What are you buffering?
It’s hard even for firepups to stay pissed off and rage ALL the time!
What we have left after the political manouvering is a piss poor “health insurance” reform.
Personally, I hope Lieberman kills these current proposals. The current proposals appear to be designed to impoverish us before killing us off.
The republican plam: Don’t get sick, if you do, die quickly.
The democratic plan: Become poor, don’t get sick, if you do die quickly.
Which makes the republican plan the less worse.
This just shows there are major things about these bills that even smart people like Ezra don’t understand.

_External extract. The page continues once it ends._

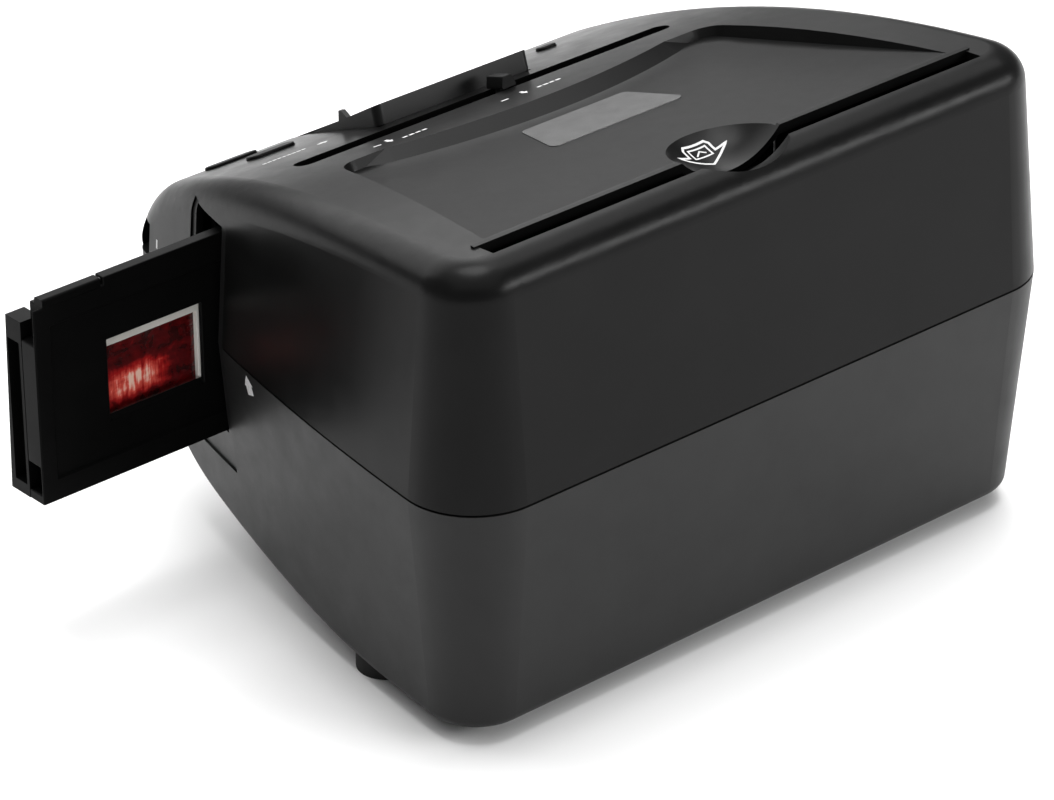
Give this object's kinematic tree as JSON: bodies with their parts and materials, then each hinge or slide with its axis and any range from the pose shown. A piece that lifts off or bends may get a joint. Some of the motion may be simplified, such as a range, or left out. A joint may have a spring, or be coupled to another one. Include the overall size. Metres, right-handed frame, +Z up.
{
  "type": "slide viewer",
  "caption": "Table-top viewer for slides and prints: black two-shell housing, tilted display, print slot on top, mode slider and a slide holder pushed through from side to side.",
  "frame": {"origin": "centre of the flat underside of the housing", "axes": "+X to the user's right, towards the side the slide holder sticks out of; +Y to the rear; +Z up"},
  "size_m": [0.2758, 0.1866, 0.1469],
  "materials": {
    "black_satin": "satin black moulded housing",
    "black_base": "matt black moulded base",
    "black_trim": "gloss black trim",
    "black_holder": "satin black moulded slide holder",
    "internal": "matt black internal moulding",
    "rubber": "matt rubber",
    "steel": "plain steel",
    "badge": "dark satin plate",
    "display_glass": "clear cover window",
    "display": "dark liquid crystal panel",
    "board": "green solder mask",
    "lens_glass": "coated glass",
    "diffuser": "opal diffuser",
    "mount_white": "white slide mount",
    "film": "colour transparency"
  },
  "bodies": {
    "housing": {"upper_shell": "black_satin", "lower_shell": "black_base", "film_slot_bezel_right": "black_base", "film_slot_bezel_left": "black_base", "rubber_feet": "rubber", "case_screws": "steel", "badge_plate": "badge", "lcd_bezel": "black_trim", "lcd_window": "display_glass", "lcd_panel": "display", "photo_slot_guide": "internal", "film_gate_front": "internal", "film_gate_rear": "internal", "film_gate_roof": "internal", "film_gate_floor": "internal", "slider_rods": "steel", "camera_bracket": "internal", "sensor_board": "board", "lens_barrel": "black_trim", "lens_front_element": "lens_glass", "lens_rear_element": "lens_glass", "main_pcb": "board", "pcb_screws": "steel", "led_bar_right": "board", "led_bar_left": "board", "button_board": "board", "io_board": "board", "usb_socket": "steel"},
    "mode_slider": {"slider_knob": "black_trim", "backlight_frame": "internal", "backlight_diffuser": "diffuser", "backlight_board": "board"},
    "slide_holder": {"holder_base": "black_holder", "holder_cover": "black_holder", "holder_latch": "black_holder", "holder_hinge_pin": "steel", "slide_mounts": "mount_white", "slide_films": "film"},
    "button_back": {"button_back": "black_trim"},
    "button_forward": {"button_forward": "black_trim"},
    "button_power": {"button_power": "black_trim"}
  },
  "joints": [
    {"name": "mode_slide", "type": "slide", "parent": "housing", "child": "mode_slider", "axis": [1, 0, 0], "range_m": [0, 0.047]},
    {"name": "holder_slide", "type": "slide", "parent": "housing", "child": "slide_holder", "axis": [1, 0, 0], "range_m": [-0.12, 0.04]},
    {"name": "button_back_press", "type": "slide", "parent": "housing", "child": "button_back", "axis": [0, 0.4613, -0.8873], "range_m": [0, 0.0006], "stiffness_N_per_m": 2500, "springref_m": -0.0003},
    {"name": "button_forward_press", "type": "slide", "parent": "housing", "child": "button_forward", "axis": [0, 0.4167, -0.909], "range_m": [0, 0.0006], "stiffness_N_per_m": 2500, "springref_m": -0.0003},
    {"name": "button_power_press", "type": "slide", "parent": "housing", "child": "button_power", "axis": [0, 0.4174, -0.9087], "range_m": [0, 0.0006], "stiffness_N_per_m": 2500, "springref_m": -0.0003}
  ]
}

The bills do their best to obscure that premiums are not capped at a certain percent of income but as you said are based on a percent of the second lowest cost premium. If that premium goes up 8% a year, then your share goes up at 8% a year too–even if your salary is not going up at all. You could say this is no different than the situation we have now–but right now we aren’t mandated to buy insurance.
Deep sigh….. Can’t we just get single-payer. I can guarantee it will make my blood pressure go down.

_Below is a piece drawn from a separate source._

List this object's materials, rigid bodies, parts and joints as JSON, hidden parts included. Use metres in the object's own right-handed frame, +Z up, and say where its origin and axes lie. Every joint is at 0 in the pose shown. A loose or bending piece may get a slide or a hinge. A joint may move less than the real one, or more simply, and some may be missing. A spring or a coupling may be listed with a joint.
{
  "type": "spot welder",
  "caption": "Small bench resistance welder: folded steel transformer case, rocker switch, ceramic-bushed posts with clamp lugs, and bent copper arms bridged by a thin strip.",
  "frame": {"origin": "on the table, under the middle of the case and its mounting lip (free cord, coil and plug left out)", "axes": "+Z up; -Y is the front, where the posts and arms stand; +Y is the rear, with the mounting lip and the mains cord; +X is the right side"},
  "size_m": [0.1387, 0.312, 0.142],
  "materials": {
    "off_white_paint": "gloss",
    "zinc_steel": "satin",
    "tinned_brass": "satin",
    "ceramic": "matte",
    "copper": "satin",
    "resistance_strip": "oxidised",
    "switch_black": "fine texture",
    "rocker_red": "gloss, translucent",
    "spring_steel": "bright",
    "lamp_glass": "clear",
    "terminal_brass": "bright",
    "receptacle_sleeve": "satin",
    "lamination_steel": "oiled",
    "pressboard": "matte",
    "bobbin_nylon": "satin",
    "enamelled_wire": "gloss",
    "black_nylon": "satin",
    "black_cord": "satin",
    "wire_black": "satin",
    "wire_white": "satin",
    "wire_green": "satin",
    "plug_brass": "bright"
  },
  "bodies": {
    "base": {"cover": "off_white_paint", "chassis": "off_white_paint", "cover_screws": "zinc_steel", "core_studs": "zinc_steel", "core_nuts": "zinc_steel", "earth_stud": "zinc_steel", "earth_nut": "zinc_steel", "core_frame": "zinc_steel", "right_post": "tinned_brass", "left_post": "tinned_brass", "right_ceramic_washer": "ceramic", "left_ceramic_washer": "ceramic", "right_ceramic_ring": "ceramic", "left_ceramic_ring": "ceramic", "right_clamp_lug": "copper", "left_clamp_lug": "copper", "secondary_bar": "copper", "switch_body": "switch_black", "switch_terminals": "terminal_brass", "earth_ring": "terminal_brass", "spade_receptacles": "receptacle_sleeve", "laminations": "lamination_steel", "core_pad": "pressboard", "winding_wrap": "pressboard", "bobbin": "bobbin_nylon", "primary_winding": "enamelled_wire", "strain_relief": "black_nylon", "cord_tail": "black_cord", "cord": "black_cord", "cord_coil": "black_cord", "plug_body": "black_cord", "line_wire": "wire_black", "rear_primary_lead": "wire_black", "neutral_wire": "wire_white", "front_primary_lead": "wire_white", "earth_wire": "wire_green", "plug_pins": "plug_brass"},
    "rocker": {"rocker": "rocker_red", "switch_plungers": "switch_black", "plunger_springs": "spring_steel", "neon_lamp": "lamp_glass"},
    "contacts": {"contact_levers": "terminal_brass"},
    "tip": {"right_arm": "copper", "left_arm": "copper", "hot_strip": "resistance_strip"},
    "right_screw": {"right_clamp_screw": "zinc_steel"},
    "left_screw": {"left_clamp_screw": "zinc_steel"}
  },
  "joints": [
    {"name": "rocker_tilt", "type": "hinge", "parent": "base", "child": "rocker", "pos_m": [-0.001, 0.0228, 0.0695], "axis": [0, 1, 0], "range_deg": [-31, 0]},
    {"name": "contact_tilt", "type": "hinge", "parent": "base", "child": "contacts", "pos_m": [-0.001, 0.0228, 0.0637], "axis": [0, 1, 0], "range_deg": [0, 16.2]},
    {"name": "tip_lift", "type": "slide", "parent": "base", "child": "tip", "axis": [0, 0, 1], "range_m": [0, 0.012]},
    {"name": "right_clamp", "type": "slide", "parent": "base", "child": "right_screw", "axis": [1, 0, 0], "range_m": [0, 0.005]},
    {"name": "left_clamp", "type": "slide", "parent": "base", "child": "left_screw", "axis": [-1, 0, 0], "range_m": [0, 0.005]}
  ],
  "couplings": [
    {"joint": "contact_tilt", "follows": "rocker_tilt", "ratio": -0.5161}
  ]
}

You are right on. bmull!. Also tax credits are useless for breadwinners working at most small business salaries (at least here in the south).
Ultimately the only real change I see in any version is that it will now be a criminal offense to be too poor to purchase insurance at annually escalating double digit rates.
We need to stop this competition and choice garbage and change to collaboration to care for each other.
I was informed today that I will receive a 6% raise and then told that my insurance is going up by 36%. Gotta fucking love working your ass off to watch your pay shrink every year. And I guess I am supposed to be lucky I even have an insurance company to fuck me over year after year. Because after all people like joe motherfucking liarman would rather I have nothing. FUCK!
All I got for Christmas was… a mandate to purchase a worthless product from a g** d*** insurance predator. Thanks, Dems – hope you have a health insurance job lined up because you’re about to be voted out of office.
I emailed Ezra about this a couple of weeks ago, calling his attention to the indexing of subsidies to premiums but received no response from him. He must know about this, I’m not sure why he doesn’t write about it more. It’s a huge problem for real reform.
These bills are developing – from bad to just plain silly. I can imagine some poor soul who has never had health insurance struggling to understand the differences between policies at this “exchange”. And the insurance companies will – as they do now – make it purposely as confusing as possible, in order to hook people who do not have a law degree.
No single payer discussed is an embarrassment to our government, from Obama on, well, on up.